Главная опасность – не просто в экономическом и техническом отставании. На протяжении разложения общества произошел скачок в сфере потребностей и их осознания. Рост образования, квалификации, урбанизация, ослабление страха, рост открытости общества, знакомство с жизнью за рубежом – все это создало почву для стремительного роста уровня притязаний. На этот процесс работала и галопирующая инфляция и атмосфера нравственной вседозволенности. Речь идет о разрыве между реальными условиями жизни и жизненным стандартом – тем уровнем, который большинством населения понимался как нормальный. Поэтому, хотя фактическое потребление и возросло, степень удовлетворенности потребностей – снизилась. Субъективно это воспринимается как простое ухудшение жизни. Новые поколения не удовлетворялись тем, что было нормой для их отцов и матерей в питании, одежде, жилье, досуге, общении. Отсюда рост недовольства, социального напряжения, преступности.
Вместе с тем дальнейший прогресс предполагает уже не только замену административно-командного механизма рыночной экономикой, многоукладностью и т. д. Надо еще пресечь систему злоупотреблений аппаратного рэкета, рвущегося на рынок, который от этого становится «большой дорогой». В социальной сфере мало преодолеть остаточный подход и привести в соответствие потребности и реальное благосостояние. Необходимо преодолеть коррупцию и казнокрадство, уравниловку и выводиловку. В политической жизни недостаточны демократизация, переход к управлению на основе законности, формирование основ правового государства.
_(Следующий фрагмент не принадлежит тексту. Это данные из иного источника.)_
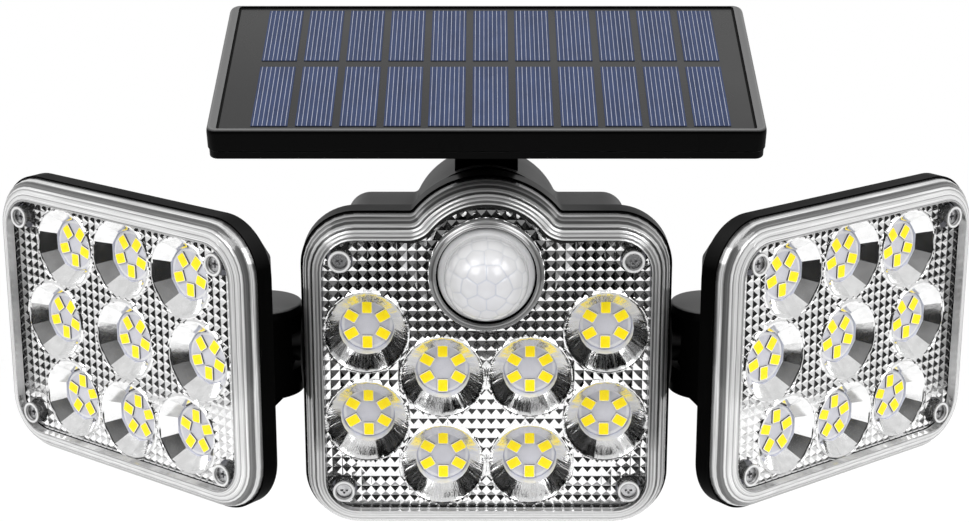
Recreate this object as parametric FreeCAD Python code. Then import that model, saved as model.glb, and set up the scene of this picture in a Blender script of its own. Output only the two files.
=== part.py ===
import FreeCAD, Part
import math
import os

# Three-head solar security light. Millimetres. The wall is the plane y = 0, the light faces -Y and
# z = 0 is the middle of the four wall holes. Every depth is counted from the wall towards -Y.

V = FreeCAD.Vector
X_AXIS = V(1, 0, 0)
Z_AXIS = V(0, 0, 1)

# --- clearances ---
RUNNING = 0.05          # radial, pin or shaft in its bore
SLIDE = 0.08            # radial, button in its hole
GAP = 0.3               # free air between pieces that don't touch
FIT = 0.2               # moulded piece in its seat
EASY = 0.1              # screw through a clearance hole, board in its pocket
LEAST_CORNER = 0.5      # smallest corner of an outline, however far inset

# --- LED packages and the round lamp cups ---
CHIP_WIDTH = 2.8
CHIP_LENGTH = 3.5
CHIP_HEIGHT = 0.8
BOARD_THICK = 1.6
CUP_WALL = 1.0
REFLECTOR_FIT = 0.2     # reflector's edge inside the window's edge
BOARD_SHELF = 0.6       # LED board's edge outside the window's edge

# --- clear covers ---
COVER_WALL = 1.6
RIM_WIDTH = 5.2         # sloping border round the flat window
RIM_BENDS = ((0.5, 0.36), (2.2, 0.73))      # inset, and share of the rim's depth, of its soft bends
RIM_WALL = 1.3          # thickness of the sloping border, measured inwards
TONGUE_INSET = 0.8
TONGUE_WIDTH = 1.4
TONGUE_DEPTH = 2.2
GASKET_THICK = 1.0
COVER_BOSS_R = 2.9
SCREW_HEAD_R = 1.9
SCREW_HEAD_H = 1.4
SCREW_SUNK = 0.9        # head below the window face
SCREW_R = 1.0
SCREW_SLOT = 0.6
SCREW_SLOT_DEPTH = 0.7
POST_R = 2.6
POST_SHORT = 2.5        # post's end behind the reflector's face

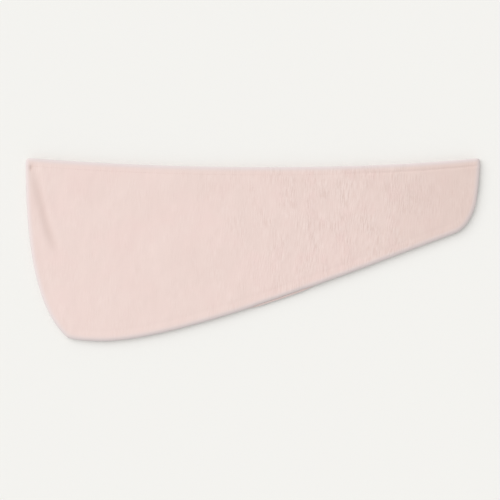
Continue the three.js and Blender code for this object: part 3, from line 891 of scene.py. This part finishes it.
# Two skins of the ribbon, one face of each between every four points, and strips along the rims.
points, uvs = [], []
for surface in faces_of:
    for x, row in zip(label_x, surface):
        points.append(np.column_stack([np.full(steps, x), row]))
        uvs.append(np.column_stack([np.full(steps, x - label_box.mean(0)[0]), run]))
count = len(label_x) * steps
faces = []
for k in range(len(label_x) - 1):
    for j in range(steps - 1):
        a = k * steps + j
        quad = (a, a + steps, a + steps + 1, a + 1)
        faces += [tuple(v + count for v in quad), quad[::-1]]
for k, turned in ((0, False), (len(label_x) - 1, True)):
    for j in range(steps - 1):
        a = k * steps + j
        quad = (a, a + count, a + 1 + count, a + 1)
        faces.append(quad[::-1] if turned else quad)
for j, turned in ((0, True), (steps - 1, False)):
    for k in range(len(label_x) - 1):
        a = k * steps + j
        quad = (a, a + count, a + steps + count, a + steps)
        faces.append(quad[::-1] if turned else quad)
ribbon = make_piece("satin_care_label", np.concatenate(points), faces, np.concatenate(uvs), material)
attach(ribbon, "pocket")
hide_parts("care_label")


# ---- Button -------------------------------------------------------------------------------------
# A round pearly button with a hollow face and four holes, sewn under the back panel on a shank of
# thread. Its face looks at the table.
HOLE_OUT, HOLE_RADIUS = 2.4, 1.0
BUTTON_SIDES, HOLE_SIDES = 96, 28
BUTTON_DARK = (0.66, 0.47, 0.43, 1)
BUTTON_LIGHT = (0.86, 0.72, 0.68, 1)
BUTTON_PROFILE = [
    (0, 1.1), (5.6, 1.1), (6.9, 0.98), (7.7, 0.6), (8.3, 0.14), (8.9, 0.0), (9.6, 0.02), (10.2, 0.22),
    (10.7, 0.7), (10.95, 1.3), (11.0, 1.8), (10.9, 2.4), (10.5, 2.95), (9.8, 3.35), (8.8, 3.56),
    (7.4, 3.6), (0, 3.6),
]

material, wires, shader = new_finish("pearly_button", Coat_Weight=0.35, Coat_Roughness=0.12)
place = wires.node("ShaderNodeTexCoord", output=3)
swirl = place.scaled((1, 1, 0.3)).noise(90, 3.0, 0.6)
shine = place.scaled((0.5, 2, 1)).noise(260, 1.0)
colour = (swirl * 0.8 + shine * 0.35).ramp(0.35, 0.8).between(BUTTON_DARK, BUTTON_LIGHT)
bump = wires.node("ShaderNodeBump", Height=swirl, Strength=0.1, Distance=0.0002)
feed(shader, Base_Color=colour, Roughness=0.2 + shine * 0.16, Normal=bump)


def lathed(name, profile, centre, sides):
    """A turned solid about an upright axis. The first and last point of the profile lie on it."""
    turns = np.linspace(0, 2 * math.pi, sides, endpoint=False)
    points = [(0, 0, profile[0][1])]
    points += [(r * math.cos(t), r * math.sin(t), z) for r, z in profile[1:-1] for t in turns]
    points.append((0, 0, profile[-1][1]))
    faces = [(0, 1 + (j + 1) % sides, 1 + j) for j in range(sides)]
    for k in range(len(profile) - 3):
        for j in range(sides):
            a, b = 1 + k * sides + j, 1 + k * sides + (j + 1) % sides
            faces.append((a, b, b + sides, a + sides))
    last = 1 + (len(profile) - 3) * sides
    faces += [(len(points) - 1, last + j, last + (j + 1) % sides) for j in range(sides)]
    points = np.array(points) + (*centre, 0)
    return make_piece(name, points, faces, points[:, :2], material)


disc = lathed("sewn_button", BUTTON_PROFILE, button_at, BUTTON_SIDES)
hole_places = [(x * HOLE_OUT, y * HOLE_OUT) for x in (-1, 1) for y in (-1, 1)]
drill_profile = [(0, -1), (HOLE_RADIUS, -1), (HOLE_RADIUS, 5), (0, 5)]
drills = []
for number, hole in enumerate(hole_places):
    drill = lathed(f"drill_{number}", drill_profile, button_at + hole, HOLE_SIDES)
    drills.append(drill)
    modifier = disc.modifiers.new(drill.name, "BOOLEAN")
    modifier.object = drill
    modifier.solver = "EXACT"
drilled = bpy.data.meshes.new_from_object(disc.evaluated_get(bpy.context.evaluated_depsgraph_get()))
disc.modifiers.clear()
disc.data = drilled
for drill in drills:
    bpy.data.objects.remove(drill)
disc.data.shade_smooth()
disc.data.set_sharp_from_angle(angle=math.radians(38))
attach(disc, "button")
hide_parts("button")


# ---- Button thread ------------------------------------------------------------------------------
# Two crossed bars of three strands each in the hollow face, and the strands through the holes
# that end in a wound shank under the cloth.
STRAND_RADIUS, STRAND_SIDES = 0.27, 8
STRANDS_BESIDE = (-0.42, 0, 0.42)
SHANK_LOW, SHANK_HIGH = 3.9, 4.6
SHANK_RADIUS, WINDING_RADIUS = 1.95, 2.2
WINDINGS = 3
BAR_STEPS, WINDING_STEPS, LEG_STEPS = 60, 110, 14
CORE_SIDES = 24


def tube(path, radius, sides=10, relief=None):
    """Points, faces and map of a closed tube, in millimetres. The map runs around and along it."""
    path = np.asarray(path, float)
    way = np.gradient(path, axis=0)
    way /= np.linalg.norm(way, axis=1)[:, None]
    side = np.cross(way[0], (0, 0, 1) if abs(way[0][2]) < 0.9 else (1, 0, 0))
    rings, uvs = [], []
    run = np.concatenate([[0], np.cumsum(np.linalg.norm(np.diff(path, axis=0), axis=1))])
    turns = np.linspace(0, 2 * math.pi, sides, endpoint=False)
    for spot, forward, at in zip(path, way, run):
        out = radius + (relief(turns, at) if relief else 0 * turns)
        side = side - forward * side.dot(forward)
        side /= np.linalg.norm(side)
        up = np.cross(forward, side)
        rings.append(spot + (out * np.cos(turns))[:, None] * side + (out * np.sin(turns))[:, None] * up)
        uvs.append(np.column_stack([turns * radius, np.full(sides, at)]))
    faces = []
    for k in range(len(path) - 1):
        for j in range(sides):
            a, b = k * sides + j, k * sides + (j + 1) % sides
            faces.append((a, b, b + sides, a + sides))
    faces.append(tuple(reversed(range(sides))))
    faces.append(tuple(range((len(path) - 1) * sides, len(path) * sides)))
    return np.concatenate(rings), faces, np.concatenate(uvs)


def joined(parts):
    """Several point, face and map sets as one."""
    points, faces, uvs = [], [], []
    for own_points, own_faces, own_uvs in parts:
        first = sum(len(p) for p in points)
        points.append(own_points)
        uvs.append(own_uvs)
        faces += [tuple(v + first for v in face) for face in own_faces]
    return np.concatenate(points), faces, np.concatenate(uvs)


def rounded_path(route, count):
    """A smooth path through some points, by Catmull and Rom's spline."""
    route = np.asarray(route, float)
    padded = np.vstack([2 * route[0] - route[1], route, 2 * route[-1] - route[-2]])
    spots = []
    for t in np.linspace(0, len(route) - 1, count):
        k = min(int(t), len(route) - 2)
        a, b, c, d = padded[k : k + 4]
        t -= k
        square, cube = 2 * a - 5 * b + 4 * c - d, 3 * b - a - 3 * c + d
        spots.append(0.5 * (2 * b + (c - a) * t + square * t**2 + cube * t**3))
    return np.array(spots)


parts = []
for sign in (-1, 1):
    start, end = np.array((-HOLE_OUT, -HOLE_OUT * sign)), np.array((HOLE_OUT, HOLE_OUT * sign))
    beside = np.array((sign, -1)) / math.sqrt(2)
    for offset in STRANDS_BESIDE:
        shift = beside * offset
        layer = 0.5 if sign > 0 else 0.86
        route = [
            (*(start + shift), 3.5),
            (*(start + shift), 1.9),
            (*(start * 0.97 + shift), 1.25),
            (*(start * 0.72 + shift), layer + 0.1),
            (*shift, layer - 0.14),
            (*(end * 0.72 + shift), layer + 0.1),
            (*(end * 0.97 + shift), 1.25),
            (*(end + shift), 1.9),
            (*(end + shift), 3.5),
        ]
        parts.append(tube(rounded_path(route, BAR_STEPS) + (*button_at, 0), STRAND_RADIUS, STRAND_SIDES))
crossed = make_piece("crossed_stitches", *joined(parts), thread)
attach(crossed, "button")
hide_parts("button_stitches")

turns = np.linspace(0, 2 * math.pi * WINDINGS, WINDING_STEPS)
rise = np.linspace(SHANK_LOW, SHANK_HIGH, WINDING_STEPS)
winding = np.column_stack([WINDING_RADIUS * np.cos(turns), WINDING_RADIUS * np.sin(turns), rise])
parts = [tube(winding + (*button_at, 0), STRAND_RADIUS, STRAND_SIDES)]
for x, y in hole_places:
    for k in (-1, 1):
        foot = (x * 0.9 + 0.2 * k, y * 0.9, 3.45)
        route = [foot, (x * 0.62 + 0.2 * k, y * 0.62, 3.8), (x * 0.4 + 0.3 * k, y * 0.4, 4.3)]
        route.append((x * 0.4 + 0.3 * k, y * 0.4, BUTTON_RISE + 0.7))
        parts.append(tube(rounded_path(route, LEG_STEPS) + (*button_at, 0), STRAND_RADIUS, STRAND_SIDES))
shank_heights = (SHANK_LOW - 0.2, (SHANK_LOW + SHANK_HIGH) / 2, SHANK_HIGH)
core = tube([(0, 0, z) for z in shank_heights], SHANK_RADIUS, CORE_SIDES)
parts.append((core[0] + (*button_at, 0), core[1], core[2]))
shank = make_piece("wound_shank", *joined(parts), thread)
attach(shank, "button")
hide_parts("button_shank")


# ---- Elastic loop -------------------------------------------------------------------------------
# A braided elastic cord, sewn in at both ends beside the tail's corner under the back panel. Two
# sets of braid ridges cross on its skin.
ELASTIC_RADIUS = 1.5
LOOP_STEPS, LOOP_SIDES = 640, 64
BRAID_TURNS, BRAID_PITCH, BRAID_RELIEF = 8, 1.5, 0.09
ELASTIC_DARK = (0.60, 0.43, 0.39, 1)
ELASTIC_LIGHT = (0.83, 0.68, 0.64, 1)
HALF_LOOP = [(0, 0.239), (0.12, 0.28), (0.28, 0.5), (0.48, 0.83)]
HALF_LOOP += [(0.69, 1), (0.85, 0.89), (0.96, 0.5), (1, 0)]

material, wires, shader = new_finish("braided_elastic", Specular_IOR_Level=0.3)
flat = wires.node("ShaderNodeUVMap", {"uv_map": "cut"})
around = wires.node("ShaderNodeSeparateXYZ", Vector=flat)
lengthwise = wires.node("ShaderNodeSeparateXYZ", output=1, Vector=flat)
turn = around * (BRAID_TURNS / ELASTIC_RADIUS / MM)
pitch = lengthwise * (2 * math.pi / BRAID_PITCH / MM)
one_way = (turn + pitch).math("SINE", turn + pitch)
other_way = (turn - pitch).math("SINE", turn - pitch)
braid = one_way.math("MAXIMUM", one_way, other_way)
fibres = flat.noise(3000, 2.0)
# Painted shade: the cord is darker in the grooves between the braid's ridges.
shade = (braid * 0.35 + 0.5 + (fibres - 0.5) * 0.4).ramp(0.1, 1.0)
colour = shade.between(ELASTIC_DARK, ELASTIC_LIGHT)
bump = wires.node("ShaderNodeBump", Height=fibres, Strength=0.5, Distance=0.0001)
feed(shader, Base_Color=colour, Roughness=0.62 + fibres * 0.2, Normal=bump)


def braid_relief(turns, at):
    """The ridges of the braid stand out from its crossings."""
    pitch = 2 * math.pi * at / BRAID_PITCH
    ridges = np.maximum(np.sin(BRAID_TURNS * turns + pitch), np.sin(BRAID_TURNS * turns - pitch))
    return BRAID_RELIEF * (ridges - 1)


root = np.array(joints["loop_swing"]["pos_m"]) / MM
reach = root[0] - loop_box[0][0] - ELASTIC_RADIUS
half_wide = (loop_box[1][1] - loop_box[0][1]) / 2 - ELASTIC_RADIUS
there = [(-share * reach, -out * half_wide, 0) for share, out in HALF_LOOP]
back_again = [(x, -y, z) for x, y, z in there[::-1][1:]]
loop_path = rounded_path(there + back_again, LOOP_STEPS) + root
cord = tube(loop_path, ELASTIC_RADIUS, LOOP_SIDES, braid_relief)
elastic = make_piece("braided_loop", *cord, material)
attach(elastic, "loop")
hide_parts("elastic_loop")


# ---- Bar tack -----------------------------------------------------------------------------------
# A dense zigzag over a few long threads, which holds both ends of the loop in the seam.
TACK_PITCH, TACK_REACH = 0.5, 2.1
TACK_RADIUS, CORE_RADIUS = 0.24, 0.2
TACK_INSET = 0.3
TACK_UP, CORE_UP = 0.1, 0.22
CORE_THREADS = (-1.2, 0, 1.2)

tack_box = np.array(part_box("loop_bar_tack")) / MM
middle_x, middle_y, middle_z = tack_box.mean(0)
half_long = (tack_box[1] - tack_box[0])[1] / 2 - TACK_INSET
ways = int(2 * half_long / TACK_PITCH)
zigzag = []
for k in range(ways + 1):
    y = middle_y - half_long + 2 * half_long * k / ways
    zigzag.append((middle_x + (TACK_REACH if k % 2 else -TACK_REACH), y, middle_z + TACK_UP))
parts = [tube(rounded_path(zigzag, 12 * ways), TACK_RADIUS, STRAND_SIDES)]
for x in CORE_THREADS:
    run = np.linspace(-half_long, half_long, 12)
    line = [(middle_x + x, middle_y + y, middle_z + CORE_UP) for y in run]
    parts.append(tube(line, CORE_RADIUS, STRAND_SIDES))
tack = make_piece("zigzag_bar_tack", *joined(parts), thread)
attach(tack, "tip")
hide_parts("loop_bar_tack")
Надо устранить самовластье местной и ведомственной бюрократии, распространение клановых связей, организованной преступности, остатков не только сталинской тирании, но и застойной олигархии и перестроечной охлократии. Печально то, что сталинский геноцид сделал свое дело. Подавляющее большинство политических, идеологических, экономических, военных кадров составляют люди просто не знающие, что такое демократия, современное (в условиях второй половины XX века) управление, что такое хозрасчет и экономический механизм вообще. В этом смысле наше общество не может сравниваться даже с китайским, венгерским или даже с бывшей советской Прибалтикой – в них сохранились поколения людей, знающих, что такое ответственный труд и политическая культура. Полная несостоятельность руководства. Остервенелый обыватель-потребитель. Интеллигенция, способная только подзуживать и подначивать.
Поводов для надежд мало. Дело обстоит намного трагичнее, чем кажется на первый взгляд. Либо сталинизм будет изжит полностью и до конца, и общество вступит на путь цивилизации, либо оно скатится в историческую помойку – независимо от того, какими иллюзиями будет устлан путь туда. Главная беда в том, от чего не откажешься в одночасье и не перестроишь по директиве – в нашем сознании. Избавление от сталинизма в восточной Европе произошло относительно легко и быстро потому, что он там насаждался искусственно, не имел духовной почвы и легитимности. В нашем же обществе, в результате многолетнего, если не многовекового очищения идеи тождества желаемого и действительного, торжества самозванческой «жизни в идее», преобладают искаженные и очень далекие от реальности представления о собственной жизни, о жизни другого мира.